> REQUIREMENTS
Give the data below again, word for word.

> MATERIAL
════════════════

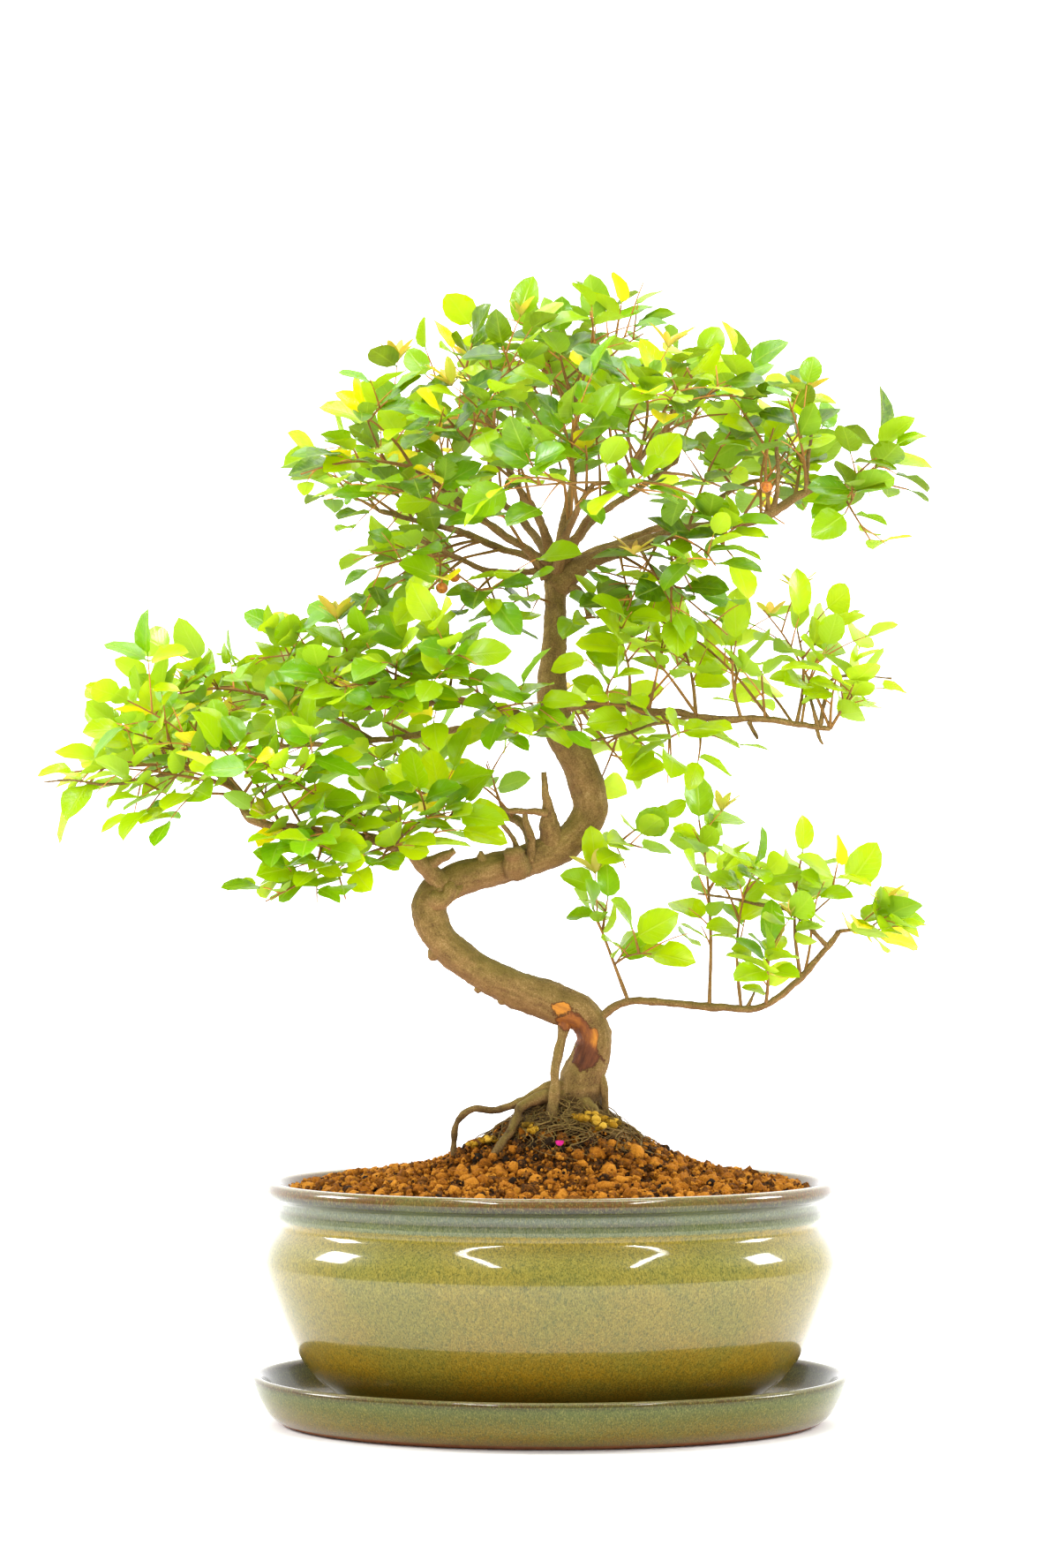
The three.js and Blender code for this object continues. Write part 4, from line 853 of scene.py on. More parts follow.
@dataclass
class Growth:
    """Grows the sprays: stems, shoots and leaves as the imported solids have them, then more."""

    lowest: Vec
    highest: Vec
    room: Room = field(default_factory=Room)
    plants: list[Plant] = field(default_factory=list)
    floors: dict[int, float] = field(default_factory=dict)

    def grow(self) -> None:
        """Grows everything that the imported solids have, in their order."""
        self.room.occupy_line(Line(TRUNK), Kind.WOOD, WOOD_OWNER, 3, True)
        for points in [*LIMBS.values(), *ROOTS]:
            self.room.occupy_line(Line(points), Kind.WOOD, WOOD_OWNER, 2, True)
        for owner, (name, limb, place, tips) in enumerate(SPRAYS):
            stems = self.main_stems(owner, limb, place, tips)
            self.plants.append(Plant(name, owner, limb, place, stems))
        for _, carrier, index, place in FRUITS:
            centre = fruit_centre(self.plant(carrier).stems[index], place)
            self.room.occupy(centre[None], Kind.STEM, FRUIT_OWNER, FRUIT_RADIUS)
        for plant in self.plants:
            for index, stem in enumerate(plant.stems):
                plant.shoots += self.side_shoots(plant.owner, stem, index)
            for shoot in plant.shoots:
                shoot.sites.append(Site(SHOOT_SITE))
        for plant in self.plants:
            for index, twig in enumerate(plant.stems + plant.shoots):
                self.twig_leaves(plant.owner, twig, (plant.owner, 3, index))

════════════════

> TASK SOLUTION
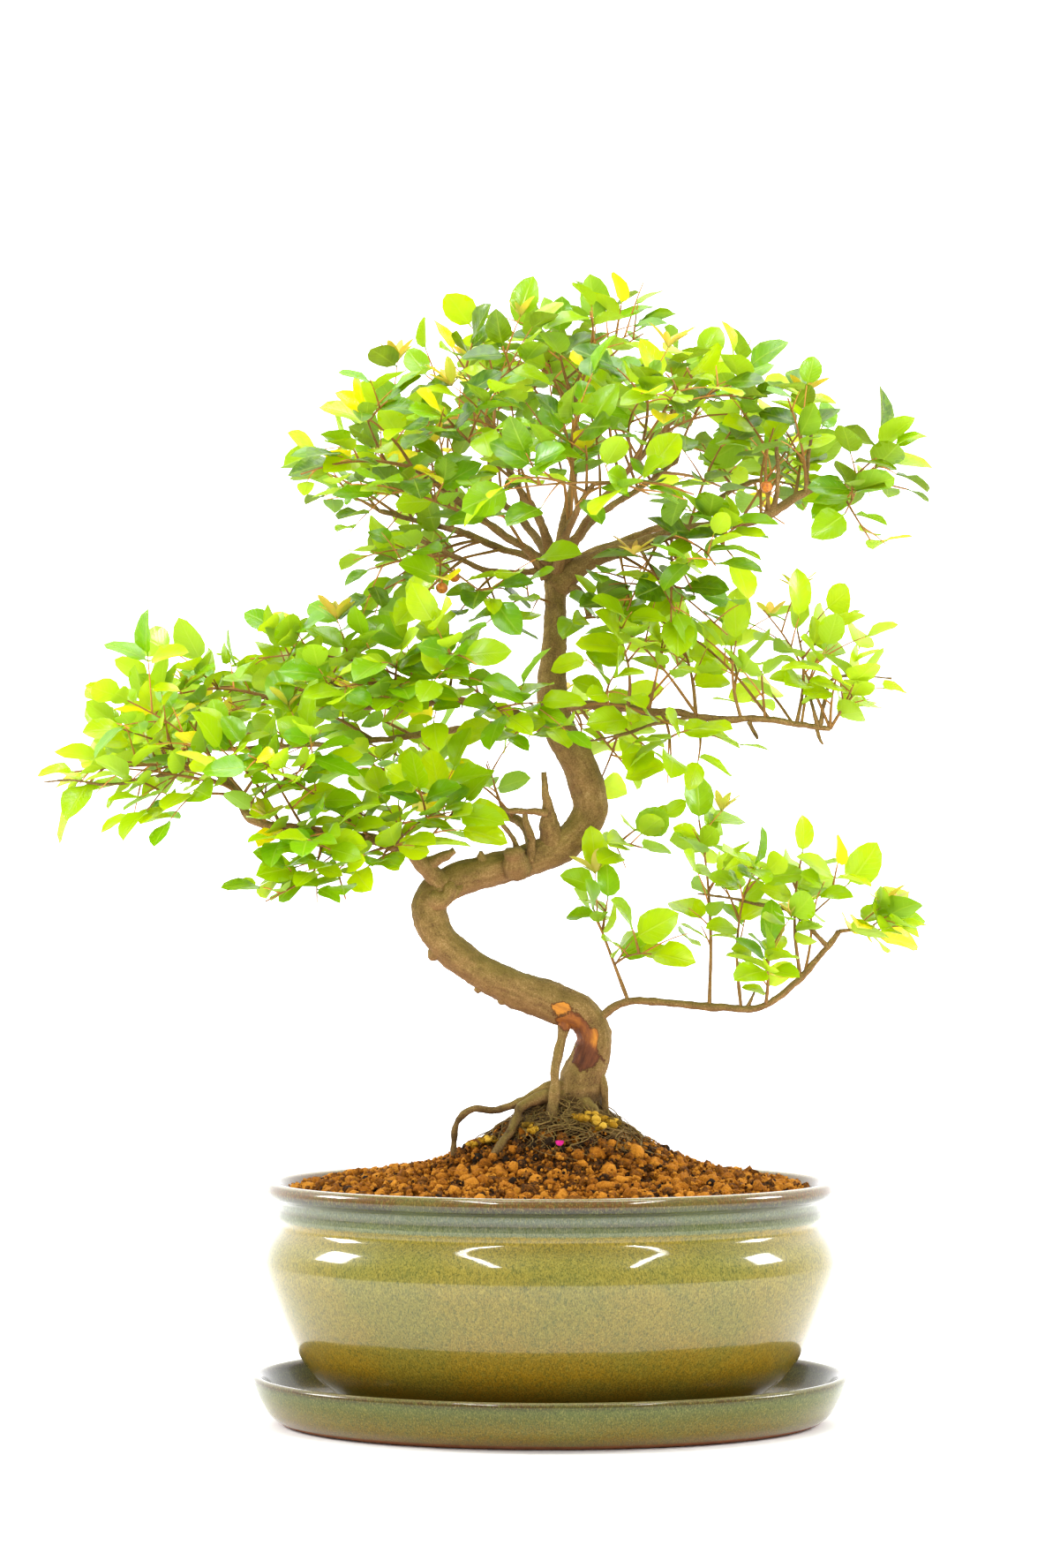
The three.js and Blender code for this object continues. Write part 4, from line 853 of scene.py on. More parts follow.
@dataclass
class Growth:
    """Grows the sprays: stems, shoots and leaves as the imported solids have them, then more."""

    lowest: Vec
    highest: Vec
    room: Room = field(default_factory=Room)
    plants: list[Plant] = field(default_factory=list)
    floors: dict[int, float] = field(default_factory=dict)

    def grow(self) -> None:
        """Grows everything that the imported solids have, in their order."""
        self.room.occupy_line(Line(TRUNK), Kind.WOOD, WOOD_OWNER, 3, True)
        for points in [*LIMBS.values(), *ROOTS]:
            self.room.occupy_line(Line(points), Kind.WOOD, WOOD_OWNER, 2, True)
        for owner, (name, limb, place, tips) in enumerate(SPRAYS):
            stems = self.main_stems(owner, limb, place, tips)
            self.plants.append(Plant(name, owner, limb, place, stems))
        for _, carrier, index, place in FRUITS:
            centre = fruit_centre(self.plant(carrier).stems[index], place)
            self.room.occupy(centre[None], Kind.STEM, FRUIT_OWNER, FRUIT_RADIUS)
        for plant in self.plants:
            for index, stem in enumerate(plant.stems):
                plant.shoots += self.side_shoots(plant.owner, stem, index)
            for shoot in plant.shoots:
                shoot.sites.append(Site(SHOOT_SITE))
        for plant in self.plants:
            for index, twig in enumerate(plant.stems + plant.shoots):
                self.twig_leaves(plant.owner, twig, (plant.owner, 3, index))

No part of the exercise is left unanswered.